Goods: the goods (or any part of them) set out in the Order Confirmation, to include Coffee, all associated products eg Tea, Consumables, Syrups, Sugars, Biscuits, Ancillaries, Crockery, etc.
Intellectual Property Rights: all intellectual property rights, whether registered or unregistered and including all applications for and renewals or extensions of such rights, and all similar or equivalent rights or forms of protection in any part of the world including all copyright and related rights, trade marks and confidential information.
Order Confirmation: any written document provided by the Company to the Customer setting out the particulars of the Customer's order for Goods or Ancillary Services.

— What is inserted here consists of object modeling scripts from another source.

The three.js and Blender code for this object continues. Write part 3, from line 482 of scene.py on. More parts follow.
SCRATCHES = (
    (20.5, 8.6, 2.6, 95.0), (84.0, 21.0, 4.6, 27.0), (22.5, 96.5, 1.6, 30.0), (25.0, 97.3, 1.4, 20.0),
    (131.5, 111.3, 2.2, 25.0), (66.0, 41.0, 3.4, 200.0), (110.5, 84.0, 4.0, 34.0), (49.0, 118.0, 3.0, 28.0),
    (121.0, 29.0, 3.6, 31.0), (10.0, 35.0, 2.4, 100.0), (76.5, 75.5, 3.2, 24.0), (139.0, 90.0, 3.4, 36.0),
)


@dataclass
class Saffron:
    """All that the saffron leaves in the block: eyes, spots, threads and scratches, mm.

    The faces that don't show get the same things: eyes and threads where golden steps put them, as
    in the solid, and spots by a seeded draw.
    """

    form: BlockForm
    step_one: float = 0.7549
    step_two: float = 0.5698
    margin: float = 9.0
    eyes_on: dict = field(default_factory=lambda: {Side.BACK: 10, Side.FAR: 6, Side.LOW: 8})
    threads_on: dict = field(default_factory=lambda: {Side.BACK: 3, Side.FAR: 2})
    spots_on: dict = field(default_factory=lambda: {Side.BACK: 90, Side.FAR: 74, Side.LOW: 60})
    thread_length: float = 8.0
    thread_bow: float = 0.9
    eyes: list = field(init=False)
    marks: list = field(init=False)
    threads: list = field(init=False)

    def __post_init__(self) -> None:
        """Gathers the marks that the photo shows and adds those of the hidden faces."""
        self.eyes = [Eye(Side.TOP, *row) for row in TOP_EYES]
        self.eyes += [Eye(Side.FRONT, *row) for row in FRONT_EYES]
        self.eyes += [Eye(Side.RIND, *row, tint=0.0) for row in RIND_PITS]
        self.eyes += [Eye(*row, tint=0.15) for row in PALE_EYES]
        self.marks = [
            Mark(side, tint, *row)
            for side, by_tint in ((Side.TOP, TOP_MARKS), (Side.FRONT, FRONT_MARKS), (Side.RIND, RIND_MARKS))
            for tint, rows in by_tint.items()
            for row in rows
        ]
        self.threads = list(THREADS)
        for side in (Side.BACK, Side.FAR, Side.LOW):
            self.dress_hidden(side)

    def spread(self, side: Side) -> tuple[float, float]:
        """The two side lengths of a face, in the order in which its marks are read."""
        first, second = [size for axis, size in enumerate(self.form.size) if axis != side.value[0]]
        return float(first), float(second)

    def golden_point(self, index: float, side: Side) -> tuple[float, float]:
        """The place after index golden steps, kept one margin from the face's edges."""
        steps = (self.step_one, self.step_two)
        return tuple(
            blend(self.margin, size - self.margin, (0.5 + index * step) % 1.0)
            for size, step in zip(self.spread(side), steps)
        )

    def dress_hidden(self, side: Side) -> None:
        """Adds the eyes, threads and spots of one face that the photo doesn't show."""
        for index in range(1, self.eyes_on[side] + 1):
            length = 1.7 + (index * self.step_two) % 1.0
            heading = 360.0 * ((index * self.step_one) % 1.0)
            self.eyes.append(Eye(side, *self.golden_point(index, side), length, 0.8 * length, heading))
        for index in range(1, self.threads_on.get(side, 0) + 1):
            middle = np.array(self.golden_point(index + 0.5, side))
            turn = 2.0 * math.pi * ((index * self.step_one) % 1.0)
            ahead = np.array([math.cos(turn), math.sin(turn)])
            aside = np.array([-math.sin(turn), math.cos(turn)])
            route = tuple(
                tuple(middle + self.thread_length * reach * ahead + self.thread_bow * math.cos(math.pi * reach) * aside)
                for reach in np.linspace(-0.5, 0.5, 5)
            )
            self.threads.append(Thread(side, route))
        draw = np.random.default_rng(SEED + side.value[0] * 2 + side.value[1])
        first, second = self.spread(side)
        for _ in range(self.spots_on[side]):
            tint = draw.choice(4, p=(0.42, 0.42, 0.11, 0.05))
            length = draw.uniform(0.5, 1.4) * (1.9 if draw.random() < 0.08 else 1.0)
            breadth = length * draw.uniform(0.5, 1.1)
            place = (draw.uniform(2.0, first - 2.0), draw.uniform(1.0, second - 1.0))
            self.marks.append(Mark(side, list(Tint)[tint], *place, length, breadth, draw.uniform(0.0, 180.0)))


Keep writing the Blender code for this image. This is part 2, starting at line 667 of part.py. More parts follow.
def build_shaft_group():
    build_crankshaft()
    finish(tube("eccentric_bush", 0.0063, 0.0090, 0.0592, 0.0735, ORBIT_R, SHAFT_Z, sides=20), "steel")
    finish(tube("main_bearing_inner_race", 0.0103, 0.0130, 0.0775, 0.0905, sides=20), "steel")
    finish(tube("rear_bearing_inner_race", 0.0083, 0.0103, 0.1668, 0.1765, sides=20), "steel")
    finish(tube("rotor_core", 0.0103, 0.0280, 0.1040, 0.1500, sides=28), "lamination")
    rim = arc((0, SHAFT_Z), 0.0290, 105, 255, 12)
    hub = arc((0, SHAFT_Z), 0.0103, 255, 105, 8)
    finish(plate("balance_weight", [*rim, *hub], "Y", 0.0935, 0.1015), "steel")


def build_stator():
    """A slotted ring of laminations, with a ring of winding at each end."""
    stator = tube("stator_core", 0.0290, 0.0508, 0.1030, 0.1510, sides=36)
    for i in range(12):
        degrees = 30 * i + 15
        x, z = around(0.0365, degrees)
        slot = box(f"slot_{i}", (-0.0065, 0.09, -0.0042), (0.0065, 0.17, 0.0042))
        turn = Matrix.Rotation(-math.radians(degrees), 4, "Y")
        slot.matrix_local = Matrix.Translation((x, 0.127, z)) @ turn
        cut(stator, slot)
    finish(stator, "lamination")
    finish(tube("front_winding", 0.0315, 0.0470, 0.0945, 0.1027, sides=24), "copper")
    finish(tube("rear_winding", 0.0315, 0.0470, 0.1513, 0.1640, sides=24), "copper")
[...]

Person: shall be given its full definition as in Schedule 1 Interpretation Act 1978 to include a natural person, incorporated or unincorporated bodies of persons.
2. Basis of Contract
2.1 The Agreed Terms apply to the Agreement to the exclusion of any other terms that the Customer seeks to impose or incorporate, or which are implied by trade, custom, practice or course of dealing.
2.2 A quotation for Goods given by the Company shall not constitute an offer.
2.3 The Agreed Terms constitute the entire agreement between the parties. The customer acknowledges that it has not relied on any statement, promise or representation made or given by or on behalf of the Company which is not set out in the Agreed Terms. This Clause 2.3 is subject to Clause 11.2.
2.4 Where the Customer is a distributor of the Company, the Agreement shall apply in addition to, and not instead of, the terms of the distribution agreement. To the extent of any conflict between the Agreement and any distribution agreement, the Agreement shall prevail. Any agreement between a Customer that is a distributor will contain at least the same obligation for all parties as this Agreement.
2.5 If there is a term or condition of the Agreement agreed orally and that term or condition conflicts with a term or condition of the Agreement agreed in writing then, to the extent of any conflict, the Company shall not be bound by the oral term or condition unless it has agreed in writing to be so bound.
3. The Company's Obligations and Warranties
3.1 The Company will carry out its obligations under the Agreement with what it considers to be reasonable skill and care. The Company will carry out its obligations in accordance with the Agreement in all material respects. The Company will use reasonable endeavours to meet any performance or delivery dates, but any such dates shall be estimates only and time shall not be of the essence in respect of the Company’s performance of its obligations or the delivery of any Goods or Ancillary Services.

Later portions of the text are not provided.